"Biasanya pandemi yang sudah-sudah (Influenza, Cholera, Black Death) itu redanya sekitar tiga tahunan. Jadi sudah pasang badan gak travelling dulu tiga tahun ini," ujar perempuan pemilik rambut bergelombang itu.
Mengisi momen Lebaran mendatang, sambungnya, biasanya dengan melakukan salat Idul Fitri di kampus atau masjid.
"Selesai salat makan siang bareng dengan mahasiswa dan penduduk dari beberapa kota yang dekat," kata alumni S1 Sosiologi Unila ini.
Rilda mengatakan, kebetulan penduduk Indonesia di Lancaster yang muslim hanya keluarganya saja.
"Jadi kami kumpul sama komunitas lintas negara. Muslim Inggris, Filipina, Pakistan, Mesir, negara-negara Afrika, dan lainnya" jelasnya.
Sering juga ia dan keluarga melakukan kunjungan balasan ke komunitas muslim di Kendal.
"Lalu makan malam bersama di masjid," ujar Rilda.
Namun begitu suasana Lebaran di luar negeri dengan di Lampung menurutnya tetap beda.
"Lebarannya nggak seramai di Lampung dan jauh dari keluarga.

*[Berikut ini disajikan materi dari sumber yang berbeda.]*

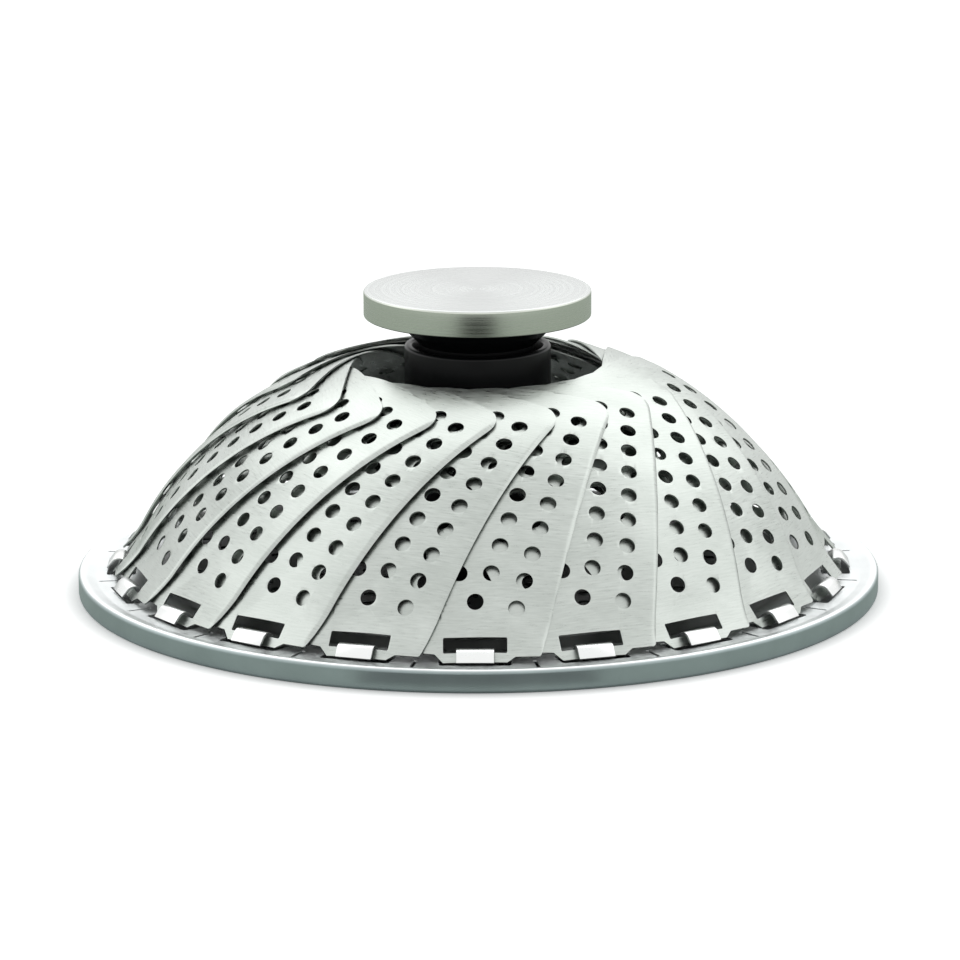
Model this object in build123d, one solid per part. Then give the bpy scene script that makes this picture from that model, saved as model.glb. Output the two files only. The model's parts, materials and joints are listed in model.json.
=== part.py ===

Tapi lumayan terhibur karena sekarang ada Zoom," imbuh dia.
Mengenai masakan yang paling dirindukannya di Lampung diantaranya adalah pempek hingga nasi padang.
"Kalau bicara Lampung, buanyaaak bangeet yang saya kangenin dari makanannya. Terutama pempek, tekwan, segubal, hingga nasi Padang," urainya.
Ketika tidak bisa pulang kampung, dirinya mengobati kerinduan dengan masak sendiri.
"Buat ketupatnya dari beras boil-in-the-bag, dimasak pakai pressure cooker," kata penulis buku Seekor Capung Merah itu.
Lalu dipadukan dengan rendang, opor ayam dan sayur ketupat.
Mengenai harapannya di Ramadan ini, dia ingin semua diberi kesehatan dan kekuatan menghadapi banyak kesulitan yang ada.
Seperti pandemi dan perang, juga naiknya harga-harga barang.